Today, I got confirmation that they have indeed upgraded this misspelling to a “pathogenic variant”. This basically means that they now have enough information to definitively say that those with this misspelling have certain medical and developmental characteristics that are caused by it.

Kiran is still unique with his heart defect, as none of the other (3-4) known kids have complex heart issues. But this means we can look more confidently at the two studies we have to get an idea of what is in Kiran’s future. And hopefully, now that the misspelling got its upgrade, more people will be found that share the diagnosis.

I love definitive answers and new information, and it’s nice to have another piece to the puzzle – the biggest piece – as to why Kiran is who he is.

Kindergarten Thoughts

I made a decision this week that I can no longer shoulder any part of the burden of educating people or appealing to their emotions regarding this ongoing pandemic. It is not worth the toll it takes on me, and I am having to buckle in for another intense ride over here.

All of that being said, I am going to continue to share my experience and the difficulties the reality of this virus continues to place on my family.

A difficult decision was made this week, and it is one that is still making me angry and devastatingly sad. Kiran will not be going in person to the first part of his kindergarten year. We spoke at length with his pediatrician around this decision, and she validated that it was the right one for Kiran’s health and safety. We are pursuing homebound services, which means his therapists (and I believe a special education teacher as well) will come into the home and provide the educational and therapeutic instruction he needs, as outlined in his IEP.

Of course, this is not ideal. I was so excited for Kiran to go to kindergarten and learn alongside his peers. You can’t recreate the social aspect at home very well, though I am already thinking of ways to try, especially to support him in his communication goals.

I have already had to pivot my own educational plans in order to have Kiran stay home with me full-time, yet again. I am thankful I am able to take a semester off from UW-Eau Claire because the class I was taking this fall is also offered in the spring. I am still taking the physics course locally this fall, and I have other big educational items to tackle. It will be enough, so I knew something had to give.

I am already planning out a schedule and thinking about having an art day, a music day, etc every week. I welcome any input on how to make this a fun experience for Kiran. Due to being his virtually guided everything last year (preschool teacher, SLP, OT, PT, feeding therapist), I am intimately acquainted with all of his goals and the skills we need to practice. I have also, already this summer, started working on color identification and added in more naming identification practice.
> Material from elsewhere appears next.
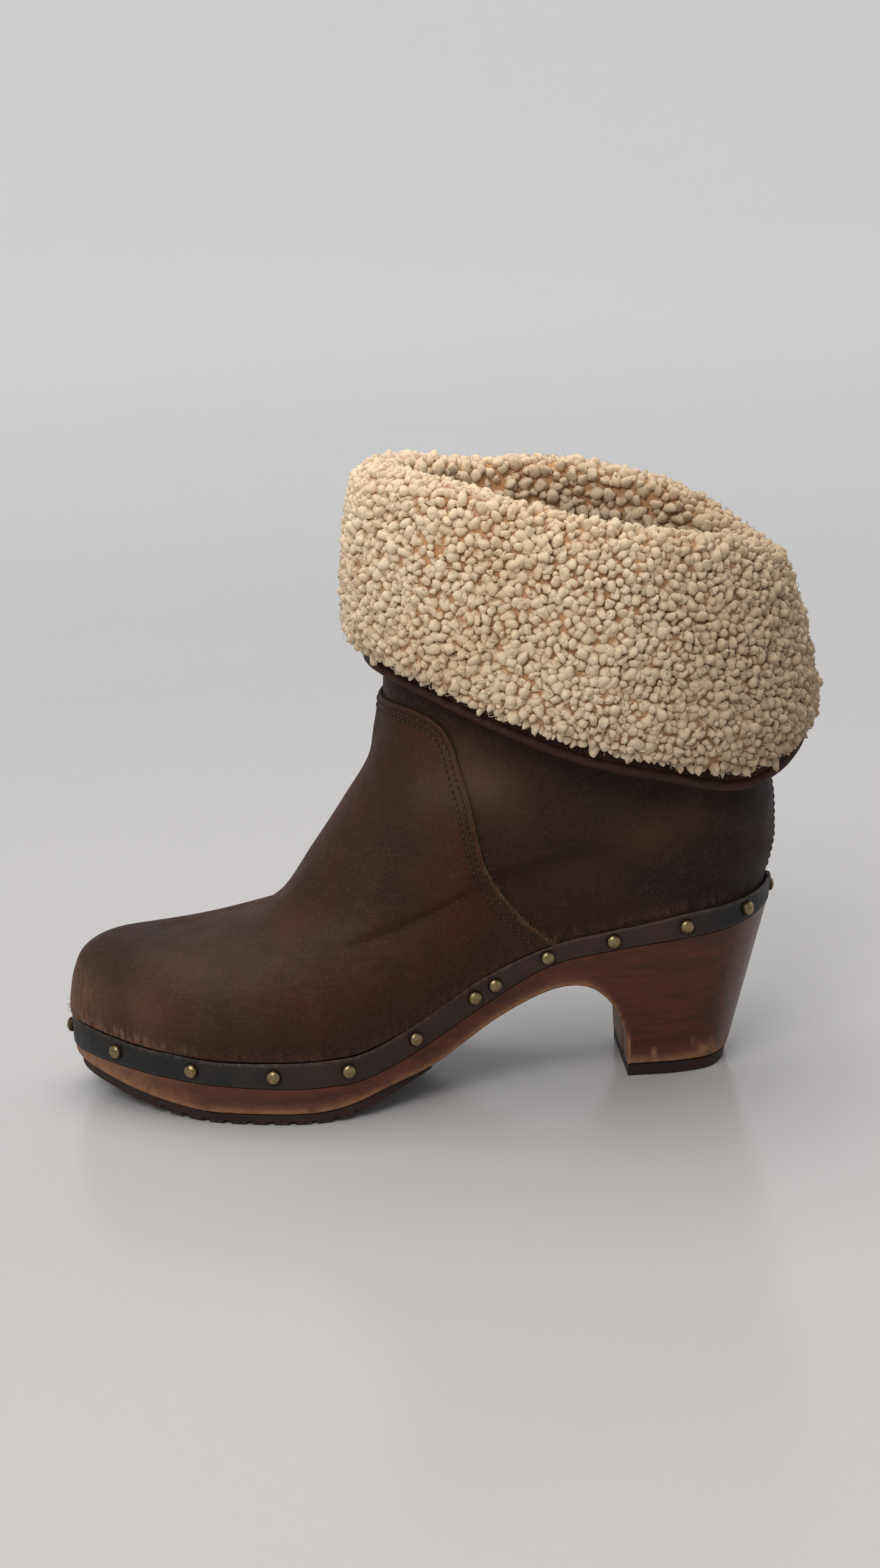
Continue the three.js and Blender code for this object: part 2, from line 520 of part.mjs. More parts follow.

I guess I am saying I continue to be dedicated to making sure he continues to progress and doesn’t get behind or decline in any big way, but I recognize – and this is the part I will continue to grieve – that I can’t give him the social experience, the connection with his peers, the ability to be around people, which he so loves.

I also recognize this, too, will pass. It will. I thought it would have by now, and it is SO hard to tighten the bubble again, something we also discussed with the pediatrician at length. In my household, we have still been taking mitigation measures. I still haven’t been to a restaurant or bar or really out much at all in general, and what I have felt comfortable doing will now cease for me. For our family, Kiran’s pediatrician recommended being very mindful of the risk anyone will bring to Kiran and making decisions accordingly. Until he can be vaccinated, we have to remain vigilant.

I know these are the decisions that we must make to keep Kiran safe, to protect his heart and his little body. But they are shitty decisions, and I’m tired of having to make them. I’m tired of having to explain them. I’m tired of maintaining boundaries. I’m just tired.